PostPosted: Wed Mar 30, 2022 7:43 am    Post subject: Reply with quote

The story opens with a fight that turns out to be a child's fantasy. As you read further into Bendis's work, it becomes clear that he enjoys doing a pastiche of classic superhero stories (even if, I would argue, he doesn't fully understand them). This works well because it's in a child's head so it feels like something out of a child's imagination. Then it transitions to reality and Ben Urich is questioning the kid asking why the other person is punching Daredevil.

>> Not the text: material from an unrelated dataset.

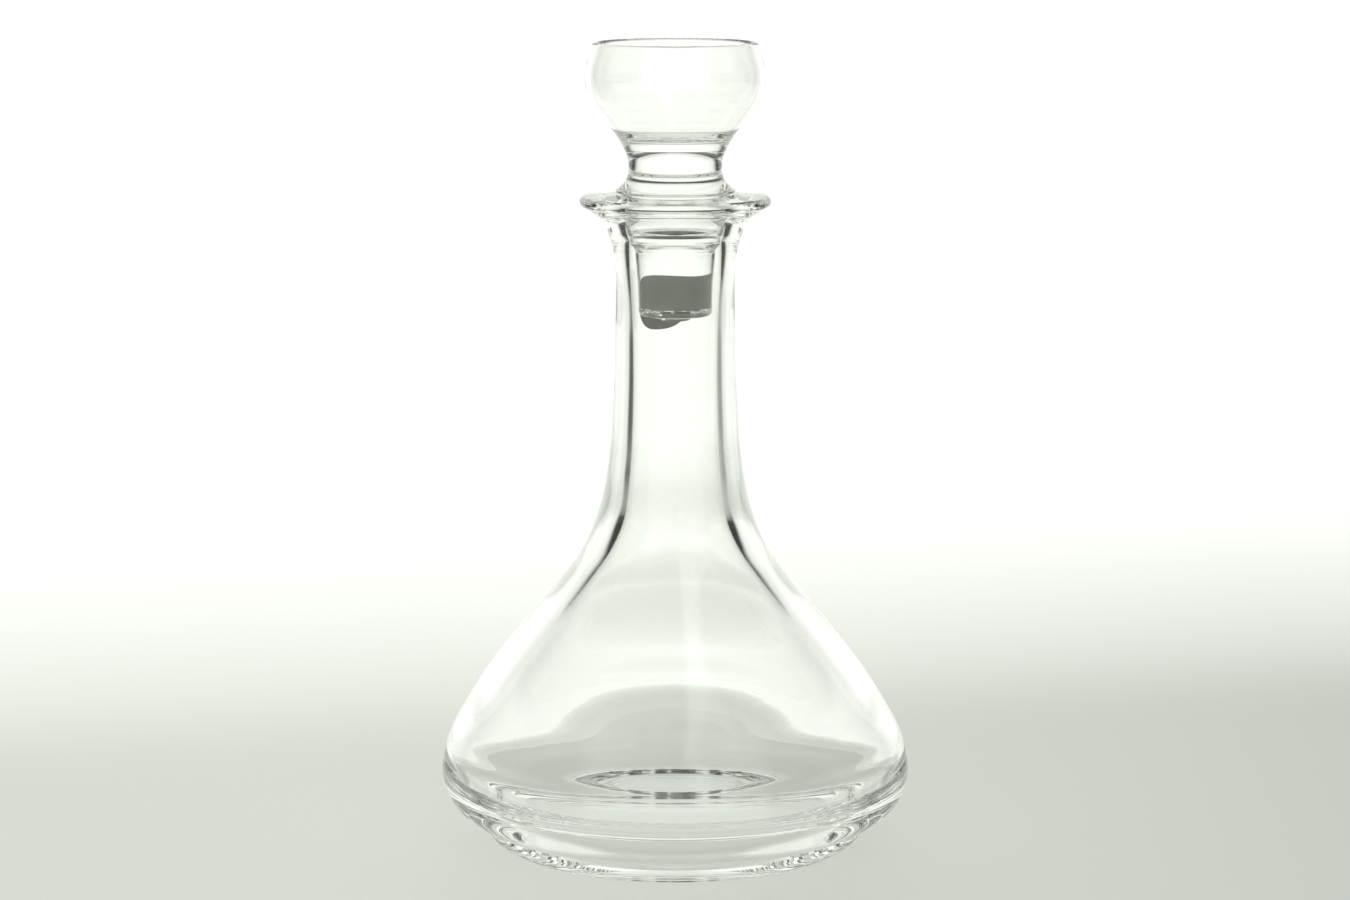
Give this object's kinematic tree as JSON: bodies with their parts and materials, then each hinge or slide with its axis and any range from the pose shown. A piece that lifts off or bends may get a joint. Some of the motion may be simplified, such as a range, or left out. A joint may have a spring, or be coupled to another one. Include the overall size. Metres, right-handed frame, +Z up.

While the story is about the kid, it's also about Ben Urich. This is immediately following Parts of a Hole where the Kingpin, now blinded, is on trial. Ben Urich, however, is afraid to cover it due to past memories. What follows is a series of events that pass the time. Each one is enjoyable in the moment but are hard to write about because they don't really seem to contribute to the big picture. We get Ben talking with Peter and learning that Peter is an orphan. We get Ben having a nightmare. And, finally, we get the big dramatic cliffhanger where the kid has drawn all of his fight scenes with Daredevil.

Like I said, I don't quite know what to make of this story. It's really hard to call it a story at all (which makes me J. Jonah Jameson, I guess). For at least this part, I'm inclined to be charitable and give it Four Stars, though.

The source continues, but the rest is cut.